Why do you need to split the table? It seems that the fields you have listed all pertain to a chemical. If you envision having multiple records in this table for each chemical, then you may want to think about splitting the table. But if there's only going to be one record per chemical, you really don't need to split it.
 
Thanks, that is what I thought but I am just thinking back to my college days and my database theory course. I can just see my instructor yelling because of how many fields I have in this one table, and that there is only one table in the database. I don't see any reason to split the table because there will only be one record per chemical but I thought maybe somebody else could.
Thanks again.
 
The table design mantra is
Every non-key field must be dependent on the key, the whole key and nothing but the key.
You have occasion to split the table only if

[li]A field does not directly describe an attribute of the key field (presumably Chemical Name in your case.)

[/li]
[li]It describes some attribute that characterizes only part of the key.
That really applies only to tables with multi-field keys.[/li]

[li]It depends for it's value on some other attribute that is not part of the key.[/li]

Far as I can see, none of those apply so there's no reason to split the table (yelling instructors to the contrary.)
 
I'm going to yell if no one else is :)

I would not use fields like Health, Flammability, Reactivity, Personal Protection. I would create a related table with a structure and data like:
[tt][blue]
FKField Attribute AttributeValue
2 Health 1
2 Flammability 0
2 Reactivity 3
2 Personal.. C
3 Health 4
3 Flammability 4
3 Reactivity 2
3 Personal.. T
[/blue][/tt]
My Attribute field would actually be a primary key value from an attribute lookup table.


Duane MS Access MVP
[green]Ask a great question, get a great answer.[/green] [red]Ask a vague question, get a vague answer.[/red]
[green]Find out how to get great answers faq219-2884.[/green]
 
Ok, sorry for the dumb question but I have been out of college for many, many years and I have done nothing but firmware programming since then so creating a database is almost new to me.

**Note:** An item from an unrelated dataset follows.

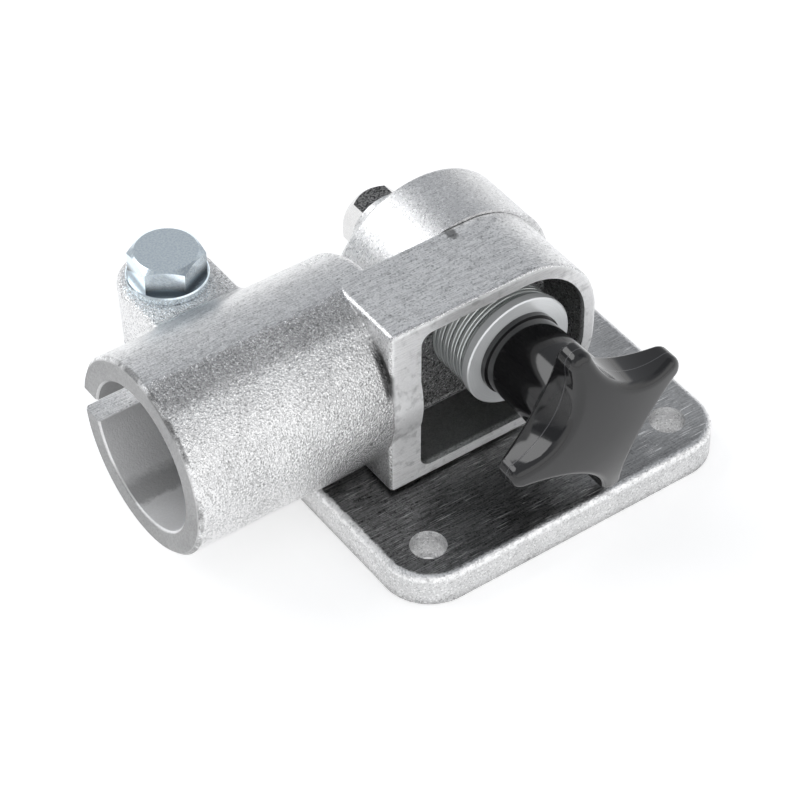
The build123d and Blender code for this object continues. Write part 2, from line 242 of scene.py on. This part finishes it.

As for my other question, can I put a hyperlink (to a file) in a report?
 
Create a label on your report, and in the properties for that label, put in a "hyperlink address
 
I like your professor. If anyone has only one table in an "Access" database, what's the purpose? Just place the info in Excel and run autofilter or advanced criteria filters on the Excel LIST. You can even make an input form in Excel plus other things. But as you noticed from other responses, when you "normalize", you end up with more than one table.
You may also have extended info on container type, manufacturer, and location. So these would have their own tables.